Singapore Loosens Mandatory Mask Rules, COVID-19 Travel Requirements

After nearly three years, the city-state has taken a significant step toward living with the disease.

Singapore Loosens Mandatory Mask Rules, COVID-19 Travel Requirements
Credit: Depositphotos

Singapore has significantly scaled back its COVID-19 restrictions, ending a two-year-long indoor mask requirement and allowing travelers who are not fully vaccinated to skip quarantine on arrival to the country.

Under the new regulations, which were first announced by Prime Minister Lee Hsien Loong in his National Day Rally speech on August 21, masks will no longer need to be worn indoors. There are two major categories of exceptions. The first is healthcare facilities, residential care homes, and ambulances, in addition to indoor premises within hospitals and polyclinics. Masks also need to be worn on public transport, including trains, MRT carriages, public buses, and indoor public transport facilities, such as MRT platforms and boarding areas within bus interchanges.

“The reason is that, we have identified areas where essential services are being carried out in enclosed, crowded spaces and which are frequently used by vulnerable persons,” Finance Minister Lawrence Wong said in announcing the details of the new policy on August 24.

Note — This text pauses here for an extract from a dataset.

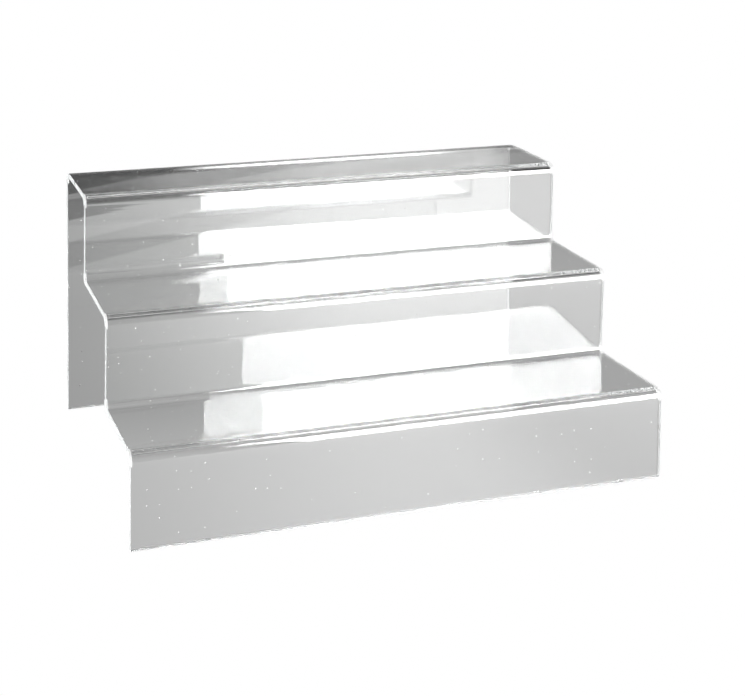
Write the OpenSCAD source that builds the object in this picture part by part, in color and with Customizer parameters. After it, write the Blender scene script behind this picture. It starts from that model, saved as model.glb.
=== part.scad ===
// Tiered shelf riser: one clear sheet, bent along straight lines into a flight of shelves.
// Millimetres. +Z is up, the front faces -Y and the shelves run along X.
// The origin is on the floor, at the centre of the footprint.

/* [Shelves] */
// Length of the shelves, along X
riser_w = 300; // [150:5:450]
// Number of shelves
tier_count = 3; // [1:1:5]
// Depth of one shelf, from its nose to the riser behind it
tier_depth = 70; // [30:1:120]
// Height from one shelf to the next, and from the floor to the first
step_h = 50; // [25:1:100]

/* [Sheet] */
// Thickness of the sheet
sheet_t = 3; // [2:0.5:5]
// Inside radius of every bend
bend_r = 3; // [1:0.5:6]

/* [Hidden] */
$fn = 96;
outer_r = bend_r + sheet_t;
front_y = -tier_count * tier_depth / 2;
rear_y = -front_y;
sheet_tint = [0.86, 0.88, 0.88, 0.5];

// Outer face of a riser, and top face of the shelf that it carries, for shelf 0 at the bottom.
function riser_y(i) = front_y + i * tier_depth;
function shelf_z(i) = (i + 1) * step_h;

// The outline modules draw the sheet's edge in a plane, with Y to the right and Z up.

// A flat stretch of sheet between two opposite corners.
module flat_run(low, high) {
  translate(low) square(high - low);
}

// A quarter turn of sheet about a centre. side is the direction of the quarter, as -1 or 1 on each axis.
module quarter_bend(centre, side) {
  translate(centre) intersection() {
    difference() {
      circle(outer_r);
      circle(bend_r);
    }
    scale(side) square(outer_r);
  }
}

// The upright part of a step, from the bend below it to the nose above it.
// The lowest one is the front apron, which ends on the floor.
module riser(i) {
  bottom = i == 0 ? 0 : shelf_z(i - 1) + bend_r;
  flat_run([riser_y(i), bottom], [riser_y(i) + sheet_t, shelf_z(i) - outer_r]);
}

module nose_bend(i) {
  quarter_bend([riser_y(i) + outer_r, shelf_z(i) - outer_r], [-1, 1]);
}

// The shelf itself. It ends at the next riser's inner bend, or at the rear bend on the highest one.
module shelf(i) {
  back = i == tier_count - 1 ? rear_y - outer_r : riser_y(i + 1) - bend_r;
  flat_run([riser_y(i) + outer_r, shelf_z(i) - sheet_t], [back, shelf_z(i)]);
}

module inner_bend(i) {
  quarter_bend([riser_y(i + 1) - bend_r, shelf_z(i) + bend_r], [1, -1]);
}

module rear_bend() {
  quarter_bend([rear_y - outer_r, shelf_z(tier_count - 1) - outer_r], [1, 1]);
}

module rear_leg() {
  flat_run([rear_y - sheet_t, 0], [rear_y, shelf_z(tier_count - 1) - outer_r]);
}

module sheet_outline() {
  for (i = [0:tier_count - 1]) {
    riser(i);
    nose_bend(i);
    shelf(i);
  }
  if (tier_count > 1)
    for (i = [0:tier_count - 2]) inner_bend(i);
  rear_bend();
  rear_leg();
}

module bent_sheet() {
  color(sheet_tint)
    rotate([90, 0, 90]) linear_extrude(riser_w, center = true) sheet_outline();
}

bent_sheet();
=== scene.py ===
import math
from collections import namedtuple

import bmesh
import bpy
from mathutils import Matrix, Vector, noise


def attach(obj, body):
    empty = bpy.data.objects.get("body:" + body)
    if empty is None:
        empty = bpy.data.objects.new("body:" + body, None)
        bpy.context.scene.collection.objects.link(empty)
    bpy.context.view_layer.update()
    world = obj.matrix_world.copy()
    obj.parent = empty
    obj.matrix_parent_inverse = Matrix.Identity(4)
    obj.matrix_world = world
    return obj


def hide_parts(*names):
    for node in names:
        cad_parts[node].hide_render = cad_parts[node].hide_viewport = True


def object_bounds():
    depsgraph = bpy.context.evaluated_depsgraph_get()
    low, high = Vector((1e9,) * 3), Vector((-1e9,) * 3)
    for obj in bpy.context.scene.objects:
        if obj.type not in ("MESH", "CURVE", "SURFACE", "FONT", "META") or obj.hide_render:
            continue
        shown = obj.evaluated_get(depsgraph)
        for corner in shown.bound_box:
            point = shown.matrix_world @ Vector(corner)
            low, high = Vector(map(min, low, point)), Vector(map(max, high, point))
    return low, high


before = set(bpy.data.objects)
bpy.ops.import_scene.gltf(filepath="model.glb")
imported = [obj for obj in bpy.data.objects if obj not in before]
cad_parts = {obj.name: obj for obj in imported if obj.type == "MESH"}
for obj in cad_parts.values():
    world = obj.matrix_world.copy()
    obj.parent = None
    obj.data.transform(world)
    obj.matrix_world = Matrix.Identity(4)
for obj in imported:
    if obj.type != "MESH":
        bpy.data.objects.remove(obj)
cad_low, cad_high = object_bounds()

MM = 0.001

# A smooth change from one value to another, between two places on the value that it follows.
# Directions are the parts of a unit vector, and places are in metres.
Fade = namedtuple("Fade", "start end before after", defaults=(0, 1))

# The sheet: the same sizes as the CAD model
TIERS = 3
SHEET_T = 3 * MM
BEND_R = 3 * MM

# Small forms that the CAD model leaves out
EDGE_ROUND = 0.35 * MM      # polished cut edges are slightly rounded
BEND_BULGE = 0.35 * MM      # the inside of a bend is squeezed out at the sheet's two ends
BULGE_REACH = 6 * MM
WAVE = 0.10 * MM            # the sheet isn't perfectly flat
WAVE_SCALE = (9, 16)        # waves per metre across the sheet and along it
WAVE_SLICE = 1.7            # where the noise that makes the waves is cut through
# A heated line also curves the sheet beside the bend: (slope in radians, reach in metres)
REAR_TAIL = (0.09, 26 * MM)
SHELF_TAIL = (0.03, 6 * MM)
RISER_TAIL = (0.015, 5 * MM)
# Bending by hand leaves each flat a little out of square, in degrees, lowest first
RISER_LEAN = (1.2, 3.2, 1.95)       # towards the front
SHELF_RISE = (0.8, -0.7, -0.65)     # towards the front
REAR_LEAN = 0.3

# Mesh density
STATION_GAP = 3.5 * MM
FEWEST_STATIONS = 8
BEND_STEPS = 20
ROUND_STEPS = 4
COLUMNS = 46
LIP = 0.4 * MM              # first and last column beside the cut edges
MERGE_GAP = 0.001 * MM      # vertices closer than this become one

# Clear acrylic
ACRYLIC_IOR = 1.49
CLEAR_TINT = (0.985, 0.99, 0.987, 1)
# Dust specks and the crazing painted in as glints share this colour and roughness
DUST_AND_GLINT_COLOUR = (0.95, 0.95, 0.95, 1)
DUST_AND_GLINT_ROUGHNESS = 0.6
DUST_SPACING = 8 * MM       # size of the cells that may hold a speck
DUST_RADIUS = 0.40 * MM     # the largest speck
DUST_SHARE = 0.45           # share of the cells that hold one
SOFT_ZONE = 20 * MM         # how far from a bend the surface keeps fine ripples
RIPPLE_SCALE = 420          # per metre
RIPPLE_STRETCH = 0.02       # ripples are drawn out along the bends
RIPPLE_DEPTH = 0.006 * MM
RIPPLE_AT_BEND = 2.5
RIPPLE_ELSEWHERE = 0.01
# White crazing at the ends of the bends, painted in as the glints that show there
GLINT_CRAZING_WIDTH = (1.3 * MM, 0.8 * MM)     # crazing starts and is full this far from a cut edge
GLINT_CRAZING_SOFTNESS = Fade(0.93, 0.99, 0, 0.7)

# Polished cut edge
EDGE_TINT = (0.94, 0.96, 0.96, 1)
SAW_MARK_SCALE = 1600       # per metre
SAW_MARK_DEPTH = 0.02 * MM
WORN_SCALE = 60             # per metre
WORN_ROUGHNESS = Fade(0.3, 0.7, 0.25, 0.5)
WORN_SCATTER = Fade(0.3, 0.7, 0.9, 1.1)
EDGE_SCATTER = Fade(0.2, 0.6, 0.05, 0.6)    # follows how squarely the surface faces sideways

# Softbox, in front of the object (-Y) and to its right (+X)
SOFTBOX_X = (0.168, 1.15)
SOFTBOX_Y = -0.90
SOFTBOX_Z = (0.06, 0.95)
SOFTBOX_STRENGTH = 24
SOFTBOX_GRID = Fade(-0.54, -0.48, 0.02, 1)

# Table, as the sheet mirrors it. It glows: its grey, bands, brighter front and sheen are painted light and
# shade
FLOOR_SIZE = 24
FLOOR_GAP = 0.4 * MM        # keeps the floor just clear of the sheet's feet
# Painted shade: the white table shows mid grey, a little lighter to the right
TABLE_PAINTED_SHADE = Fade(-0.15, 0.30, 0.34, 0.40)
TABLE_FAR_EDGE = 0.633
TABLE_EDGE_SLOPE = 0.59     # the far edge runs away to the right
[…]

Along with Singapore’s lifting of an outdoor mask-wearing requirement in March, the move marks the city-state’s step toward living with COVID-19, nearly three years after the first cases of the virus were identified in Wuhan, China.

Since then, Singapore has recorded 1.8 million positive COVID-19 cases and 1,590 deaths from the disease, but has maintained robust masking requirements and other health measures even as many other Southeast Asian nations have returned to the pre-COVID-19 status quo ante.

In many ways, this adjustment is long overdue, given that some 91.72 percent of the population has been fully vaccinated, while nearly a third of the population has been infected by COVID-19. Health experts told the Straits Times that because the country had survived two surges of the Omicron variant of COVID-19 – one that peaked in February, and another in July – without its healthcare system being overwhelmed, it was ready to scale back restrictions.

Under the package of new regulations, Singapore will now allow non-fully vaccinated travelers quarantine-free travel to the city-state. Visitors who are not fully inoculated will still be required to test negative for COVID-19 within two days prior to their departure for Singapore. However, they will no longer need to serve a 7-day quarantine at home or at their place of residence.

In announcing the details of the new regulations last week, Wong, who is also the co-chair of Singapore’s COVID-19 task force, described the further easing of safety and border measures as a “significant milestone.” But he said the country’s 5.6 million people must still “be mentally prepared for any sudden change because we don’t know how this virus will mutate and what the next variant will look like.”